Challenge: Extract all lines from the data beneath that include the word "behaviour".

Data block:
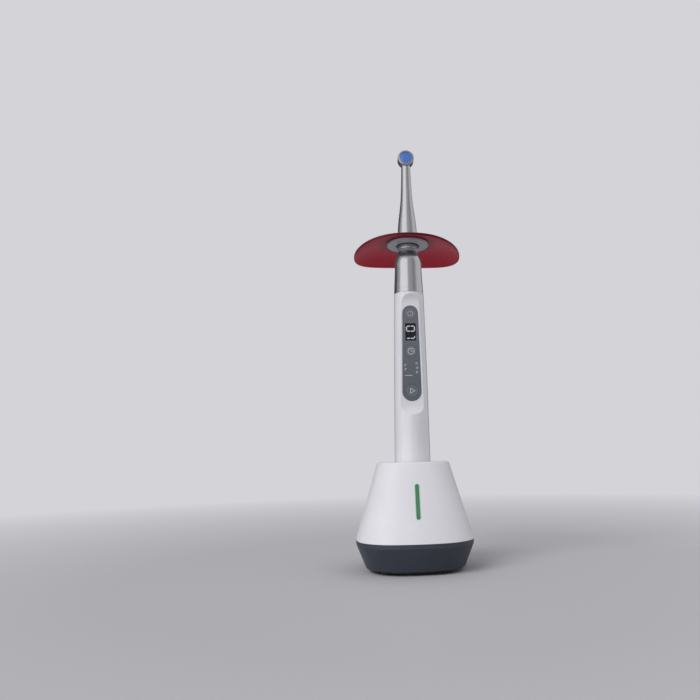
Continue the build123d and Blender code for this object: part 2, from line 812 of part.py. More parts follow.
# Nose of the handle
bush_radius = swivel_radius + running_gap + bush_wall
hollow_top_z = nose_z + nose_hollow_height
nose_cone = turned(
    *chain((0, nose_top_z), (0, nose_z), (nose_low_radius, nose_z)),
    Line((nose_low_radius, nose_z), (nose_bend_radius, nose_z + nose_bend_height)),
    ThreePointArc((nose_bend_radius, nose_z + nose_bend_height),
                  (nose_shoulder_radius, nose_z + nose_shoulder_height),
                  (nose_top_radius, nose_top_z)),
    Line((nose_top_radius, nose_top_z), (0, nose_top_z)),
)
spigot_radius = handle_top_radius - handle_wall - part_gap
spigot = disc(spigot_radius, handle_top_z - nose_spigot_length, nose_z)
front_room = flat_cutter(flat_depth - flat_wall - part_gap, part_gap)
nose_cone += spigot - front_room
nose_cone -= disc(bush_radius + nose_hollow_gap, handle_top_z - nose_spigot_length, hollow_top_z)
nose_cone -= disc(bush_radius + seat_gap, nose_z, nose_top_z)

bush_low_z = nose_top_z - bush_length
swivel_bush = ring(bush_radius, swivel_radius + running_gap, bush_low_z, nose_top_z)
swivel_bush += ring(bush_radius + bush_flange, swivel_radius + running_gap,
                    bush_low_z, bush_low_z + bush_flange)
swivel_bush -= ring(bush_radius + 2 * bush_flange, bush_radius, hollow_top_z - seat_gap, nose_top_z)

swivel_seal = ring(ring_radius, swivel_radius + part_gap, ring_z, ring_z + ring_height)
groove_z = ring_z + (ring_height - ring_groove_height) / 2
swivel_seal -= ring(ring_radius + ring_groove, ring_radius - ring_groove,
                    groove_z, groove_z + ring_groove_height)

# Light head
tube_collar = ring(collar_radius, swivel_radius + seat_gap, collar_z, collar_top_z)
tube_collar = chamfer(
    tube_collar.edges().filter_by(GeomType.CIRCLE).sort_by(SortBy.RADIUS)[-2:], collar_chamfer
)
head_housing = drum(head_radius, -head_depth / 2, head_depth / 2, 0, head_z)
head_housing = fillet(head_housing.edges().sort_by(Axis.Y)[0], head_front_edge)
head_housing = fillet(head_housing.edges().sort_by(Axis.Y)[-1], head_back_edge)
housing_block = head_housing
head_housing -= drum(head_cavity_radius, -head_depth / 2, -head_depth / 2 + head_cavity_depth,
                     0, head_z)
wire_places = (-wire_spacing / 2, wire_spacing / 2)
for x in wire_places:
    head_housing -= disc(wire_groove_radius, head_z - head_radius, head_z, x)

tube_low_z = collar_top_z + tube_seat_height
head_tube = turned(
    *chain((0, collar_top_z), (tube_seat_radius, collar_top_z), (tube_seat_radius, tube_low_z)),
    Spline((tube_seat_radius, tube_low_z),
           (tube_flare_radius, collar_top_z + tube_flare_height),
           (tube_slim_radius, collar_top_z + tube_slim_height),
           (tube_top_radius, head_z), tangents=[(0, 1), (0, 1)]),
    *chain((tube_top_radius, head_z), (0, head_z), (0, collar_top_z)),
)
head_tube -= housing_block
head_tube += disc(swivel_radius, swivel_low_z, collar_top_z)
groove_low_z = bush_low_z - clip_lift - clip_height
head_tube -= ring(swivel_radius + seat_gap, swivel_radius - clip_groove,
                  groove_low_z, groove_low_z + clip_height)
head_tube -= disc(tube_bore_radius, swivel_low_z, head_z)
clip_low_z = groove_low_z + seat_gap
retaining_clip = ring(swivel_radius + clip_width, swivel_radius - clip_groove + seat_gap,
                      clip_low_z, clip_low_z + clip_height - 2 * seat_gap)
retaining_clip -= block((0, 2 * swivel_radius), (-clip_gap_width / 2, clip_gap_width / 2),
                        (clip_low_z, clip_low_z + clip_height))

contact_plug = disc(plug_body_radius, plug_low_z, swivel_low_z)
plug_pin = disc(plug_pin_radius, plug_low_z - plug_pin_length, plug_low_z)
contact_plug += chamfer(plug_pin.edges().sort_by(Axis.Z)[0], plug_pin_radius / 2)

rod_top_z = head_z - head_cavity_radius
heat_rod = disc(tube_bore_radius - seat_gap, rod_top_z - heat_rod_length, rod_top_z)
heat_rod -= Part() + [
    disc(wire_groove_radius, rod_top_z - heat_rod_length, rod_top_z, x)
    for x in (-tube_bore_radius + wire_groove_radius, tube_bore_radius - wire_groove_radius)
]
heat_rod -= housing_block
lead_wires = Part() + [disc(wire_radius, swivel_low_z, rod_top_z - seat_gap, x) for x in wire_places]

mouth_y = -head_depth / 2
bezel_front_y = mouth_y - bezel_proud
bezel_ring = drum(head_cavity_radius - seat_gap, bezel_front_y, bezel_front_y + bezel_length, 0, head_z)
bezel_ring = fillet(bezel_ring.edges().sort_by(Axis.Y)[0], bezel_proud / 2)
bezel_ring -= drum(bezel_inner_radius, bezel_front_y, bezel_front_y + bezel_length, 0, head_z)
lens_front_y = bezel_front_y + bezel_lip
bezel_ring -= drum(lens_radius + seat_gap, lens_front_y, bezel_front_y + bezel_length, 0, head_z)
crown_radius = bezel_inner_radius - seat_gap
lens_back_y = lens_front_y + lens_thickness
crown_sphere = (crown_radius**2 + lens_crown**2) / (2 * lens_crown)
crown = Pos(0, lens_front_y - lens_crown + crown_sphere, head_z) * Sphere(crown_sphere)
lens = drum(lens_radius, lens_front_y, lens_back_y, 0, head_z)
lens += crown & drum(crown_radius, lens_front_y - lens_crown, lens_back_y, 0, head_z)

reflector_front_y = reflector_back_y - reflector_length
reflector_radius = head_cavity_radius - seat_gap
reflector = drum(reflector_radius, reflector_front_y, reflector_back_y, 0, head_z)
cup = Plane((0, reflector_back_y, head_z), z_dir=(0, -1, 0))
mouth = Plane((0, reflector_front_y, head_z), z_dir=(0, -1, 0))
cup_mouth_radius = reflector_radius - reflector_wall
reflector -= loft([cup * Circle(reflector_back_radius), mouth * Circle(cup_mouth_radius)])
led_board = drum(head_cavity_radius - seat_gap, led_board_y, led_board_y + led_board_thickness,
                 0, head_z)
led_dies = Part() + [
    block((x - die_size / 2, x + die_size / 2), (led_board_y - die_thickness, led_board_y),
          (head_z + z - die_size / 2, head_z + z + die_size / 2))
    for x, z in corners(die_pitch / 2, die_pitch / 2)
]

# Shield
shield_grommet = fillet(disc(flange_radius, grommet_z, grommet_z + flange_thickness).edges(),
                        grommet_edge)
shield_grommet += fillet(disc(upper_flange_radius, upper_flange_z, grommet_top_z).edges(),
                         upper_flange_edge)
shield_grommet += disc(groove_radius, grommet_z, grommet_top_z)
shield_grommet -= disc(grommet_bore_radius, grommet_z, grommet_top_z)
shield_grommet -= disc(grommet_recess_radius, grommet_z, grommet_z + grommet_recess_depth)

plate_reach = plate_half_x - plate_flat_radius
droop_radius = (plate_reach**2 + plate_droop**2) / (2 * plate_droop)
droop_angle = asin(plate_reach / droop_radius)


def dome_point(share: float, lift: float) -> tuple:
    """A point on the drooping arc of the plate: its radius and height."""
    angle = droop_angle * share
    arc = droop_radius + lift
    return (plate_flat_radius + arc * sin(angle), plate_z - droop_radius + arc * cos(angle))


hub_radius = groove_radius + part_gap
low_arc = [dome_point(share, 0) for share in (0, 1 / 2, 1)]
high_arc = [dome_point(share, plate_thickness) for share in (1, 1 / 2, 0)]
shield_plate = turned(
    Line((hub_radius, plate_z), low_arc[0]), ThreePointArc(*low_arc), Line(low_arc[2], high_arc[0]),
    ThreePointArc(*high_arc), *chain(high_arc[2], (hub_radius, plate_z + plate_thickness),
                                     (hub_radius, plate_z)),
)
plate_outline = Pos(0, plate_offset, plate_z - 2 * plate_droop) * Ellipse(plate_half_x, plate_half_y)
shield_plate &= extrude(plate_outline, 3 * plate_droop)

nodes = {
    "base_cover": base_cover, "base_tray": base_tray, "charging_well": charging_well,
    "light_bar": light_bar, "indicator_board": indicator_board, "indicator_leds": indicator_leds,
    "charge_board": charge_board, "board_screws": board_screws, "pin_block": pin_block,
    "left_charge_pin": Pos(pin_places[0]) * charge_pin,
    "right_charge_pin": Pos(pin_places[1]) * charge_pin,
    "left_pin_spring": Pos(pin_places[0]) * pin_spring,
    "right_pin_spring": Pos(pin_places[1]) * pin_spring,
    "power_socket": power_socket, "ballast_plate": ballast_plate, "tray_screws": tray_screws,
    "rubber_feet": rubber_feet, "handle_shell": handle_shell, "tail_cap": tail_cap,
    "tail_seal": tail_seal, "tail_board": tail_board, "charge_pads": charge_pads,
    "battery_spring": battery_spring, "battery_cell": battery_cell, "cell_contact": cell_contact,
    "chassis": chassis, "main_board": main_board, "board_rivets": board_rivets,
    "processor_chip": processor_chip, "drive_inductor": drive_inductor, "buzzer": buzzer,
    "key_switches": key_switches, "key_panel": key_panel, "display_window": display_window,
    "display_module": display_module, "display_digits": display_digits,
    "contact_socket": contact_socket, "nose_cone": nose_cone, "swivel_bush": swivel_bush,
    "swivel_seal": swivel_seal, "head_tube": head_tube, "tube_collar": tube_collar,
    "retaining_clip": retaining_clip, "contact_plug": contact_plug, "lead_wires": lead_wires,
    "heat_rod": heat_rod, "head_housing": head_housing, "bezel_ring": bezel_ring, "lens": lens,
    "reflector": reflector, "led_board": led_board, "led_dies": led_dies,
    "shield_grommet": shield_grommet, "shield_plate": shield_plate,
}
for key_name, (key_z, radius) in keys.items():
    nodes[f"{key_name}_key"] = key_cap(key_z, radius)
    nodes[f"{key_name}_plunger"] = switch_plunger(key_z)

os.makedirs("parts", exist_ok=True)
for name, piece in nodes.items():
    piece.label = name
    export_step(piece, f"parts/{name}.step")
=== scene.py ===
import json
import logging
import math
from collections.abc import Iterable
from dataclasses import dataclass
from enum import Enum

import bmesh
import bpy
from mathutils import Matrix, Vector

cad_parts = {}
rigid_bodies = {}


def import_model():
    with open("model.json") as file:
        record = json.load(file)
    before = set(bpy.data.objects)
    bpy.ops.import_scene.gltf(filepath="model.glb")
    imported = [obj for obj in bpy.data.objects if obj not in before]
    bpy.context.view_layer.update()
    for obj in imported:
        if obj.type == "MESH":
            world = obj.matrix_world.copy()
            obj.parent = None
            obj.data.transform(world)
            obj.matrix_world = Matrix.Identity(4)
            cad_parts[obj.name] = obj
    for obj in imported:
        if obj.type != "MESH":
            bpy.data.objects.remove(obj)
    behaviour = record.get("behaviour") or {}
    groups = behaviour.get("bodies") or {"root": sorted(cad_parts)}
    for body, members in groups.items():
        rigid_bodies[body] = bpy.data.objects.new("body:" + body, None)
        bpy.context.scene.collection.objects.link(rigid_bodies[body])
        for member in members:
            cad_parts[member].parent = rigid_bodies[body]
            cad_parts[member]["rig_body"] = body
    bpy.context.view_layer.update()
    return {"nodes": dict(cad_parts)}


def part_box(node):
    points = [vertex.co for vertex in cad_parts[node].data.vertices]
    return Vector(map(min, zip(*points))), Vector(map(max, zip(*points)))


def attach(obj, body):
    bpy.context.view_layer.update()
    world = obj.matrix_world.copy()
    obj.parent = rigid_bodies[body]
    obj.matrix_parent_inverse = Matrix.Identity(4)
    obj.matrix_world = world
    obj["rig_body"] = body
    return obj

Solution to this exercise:
    behaviour = record.get("behaviour") or {}
    groups = behaviour.get("bodies") or {"root": sorted(cad_parts)}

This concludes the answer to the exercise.